THE RECORDS.
▬▬▬▬▬▬▬▬▬▬
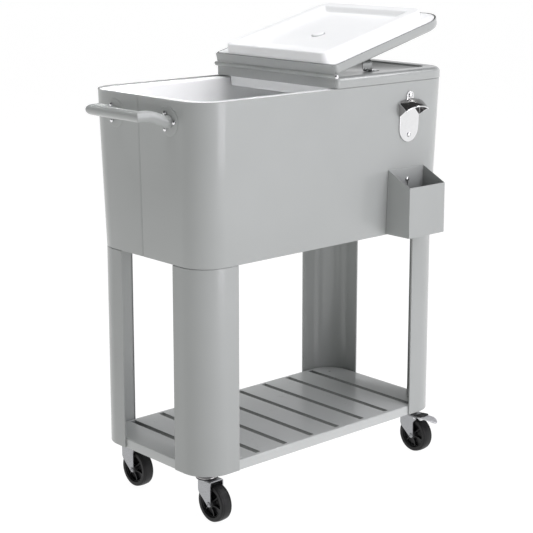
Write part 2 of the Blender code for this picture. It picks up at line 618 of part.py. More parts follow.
for place, (sx, sy) in CORNERS.items():
    at_stem = Vector((sx * STEM_X, sy * STEM_Y, 0))
    s = copy_of(stem, "caster_stem_" + place, ZINC)
    s.location = at_stem
    swivel = bpy.data.objects.new("swivel_" + place, None)
    swivel.location = at_stem
    SCENE.objects.link(swivel)
    f = copy_of(fork_braked if sx > 0 else fork_plain, "fork_" + place, ZINC)
    w = copy_of(wheel, "wheel_" + place, RUBBER)
    w.location = (0, -TRAIL, WHEEL_R)
    a = copy_of(axle, "axle_" + place, CHROME)
    a.location = (0, -TRAIL, WHEEL_R)
    parts = [f, w, a]
    if sx > 0:
        p = copy_of(pedal, "brake_pedal_" + place, ZINC)
        p.location = (0, PEDAL_Y, PEDAL_Z)
        parts.append(p)
    for o in parts:
        o.parent = swivel
for o in (stem, fork_plain, fork_braked, wheel, axle, pedal):
    bpy.data.objects.remove(o, do_unlink=True)


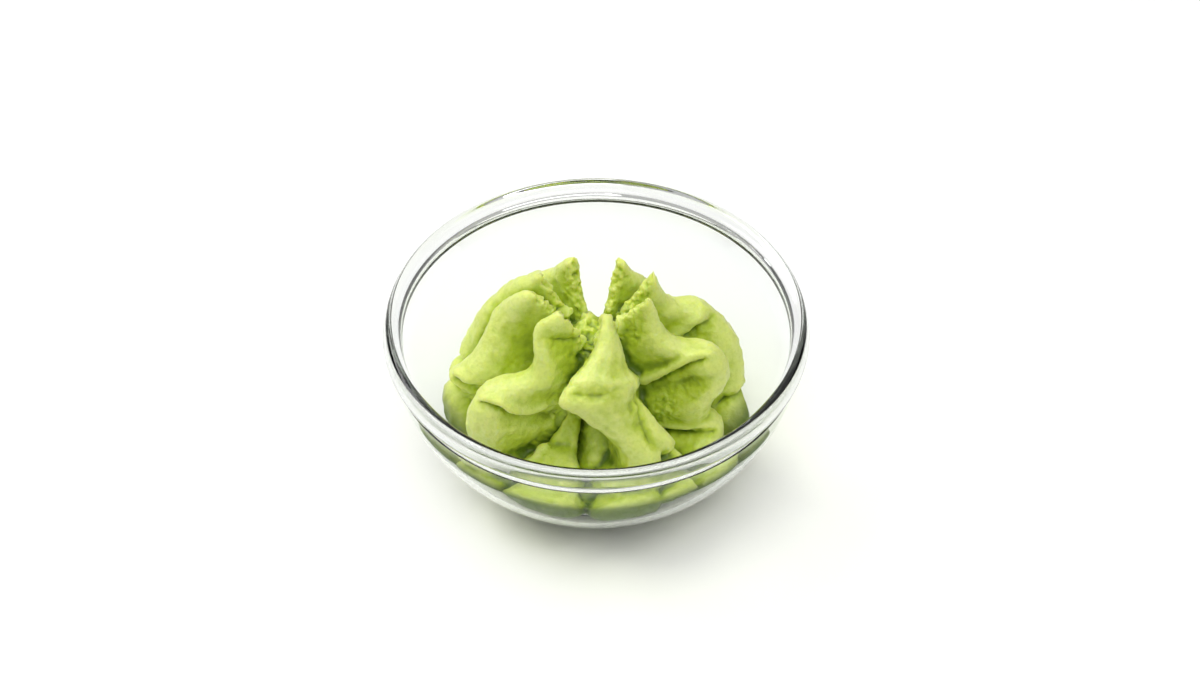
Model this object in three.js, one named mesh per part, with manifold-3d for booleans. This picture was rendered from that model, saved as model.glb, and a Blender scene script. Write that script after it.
▬▬▬▬▬▬▬▬▬▬
EXERCISE.
Output the records above in their entirety, exactly.

ANSWER TO THE TASK.
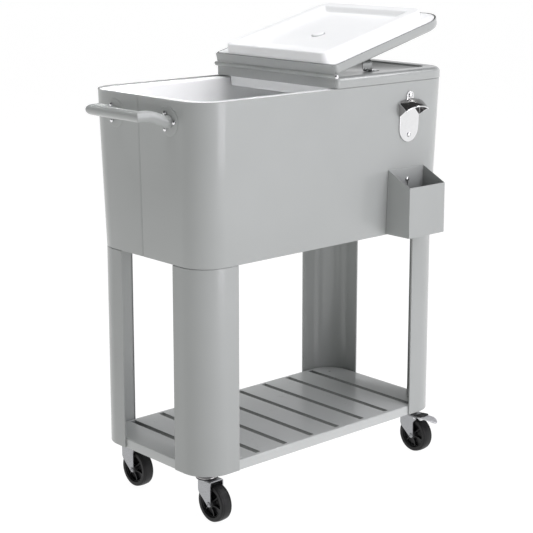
Write part 2 of the Blender code for this picture. It picks up at line 618 of part.py. More parts follow.
for place, (sx, sy) in CORNERS.items():
    at_stem = Vector((sx * STEM_X, sy * STEM_Y, 0))
    s = copy_of(stem, "caster_stem_" + place, ZINC)
    s.location = at_stem
    swivel = bpy.data.objects.new("swivel_" + place, None)
    swivel.location = at_stem
    SCENE.objects.link(swivel)
    f = copy_of(fork_braked if sx > 0 else fork_plain, "fork_" + place, ZINC)
    w = copy_of(wheel, "wheel_" + place, RUBBER)
    w.location = (0, -TRAIL, WHEEL_R)
    a = copy_of(axle, "axle_" + place, CHROME)
    a.location = (0, -TRAIL, WHEEL_R)
    parts = [f, w, a]
    if sx > 0:
        p = copy_of(pedal, "brake_pedal_" + place, ZINC)
        p.location = (0, PEDAL_Y, PEDAL_Z)
        parts.append(p)
    for o in parts:
        o.parent = swivel
for o in (stem, fork_plain, fork_braked, wheel, axle, pedal):
    bpy.data.objects.remove(o, do_unlink=True)


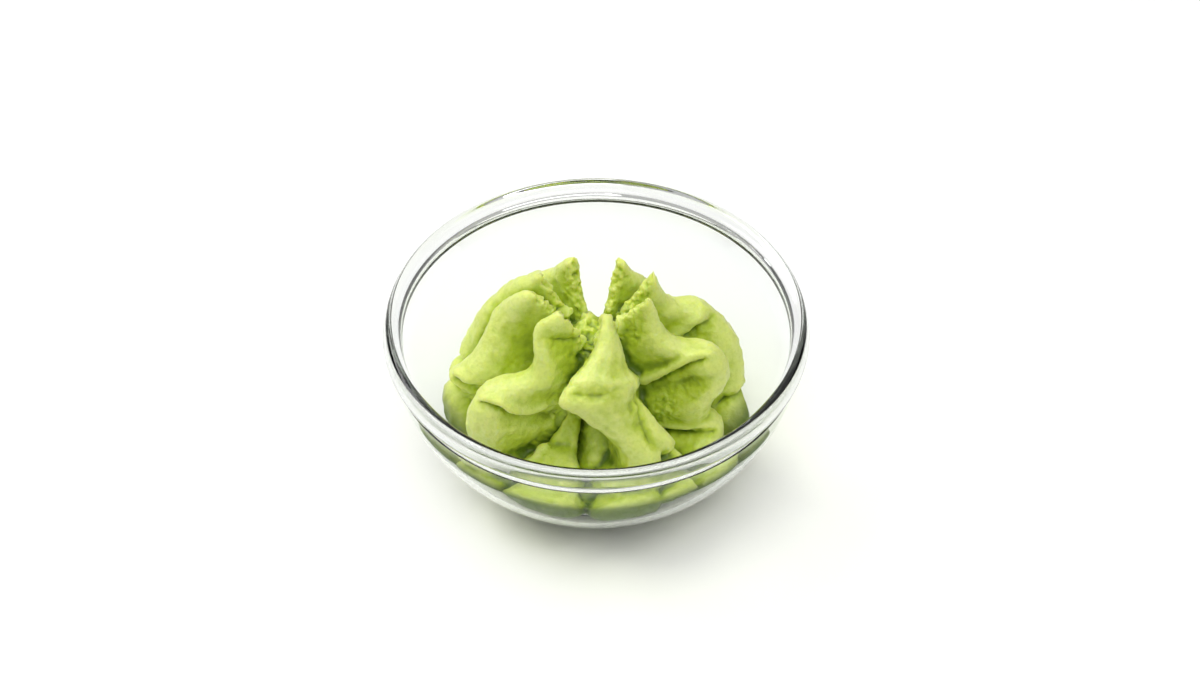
Model this object in three.js, one named mesh per part, with manifold-3d for booleans. This picture was rendered from that model, saved as model.glb, and a Blender scene script. Write that script after it.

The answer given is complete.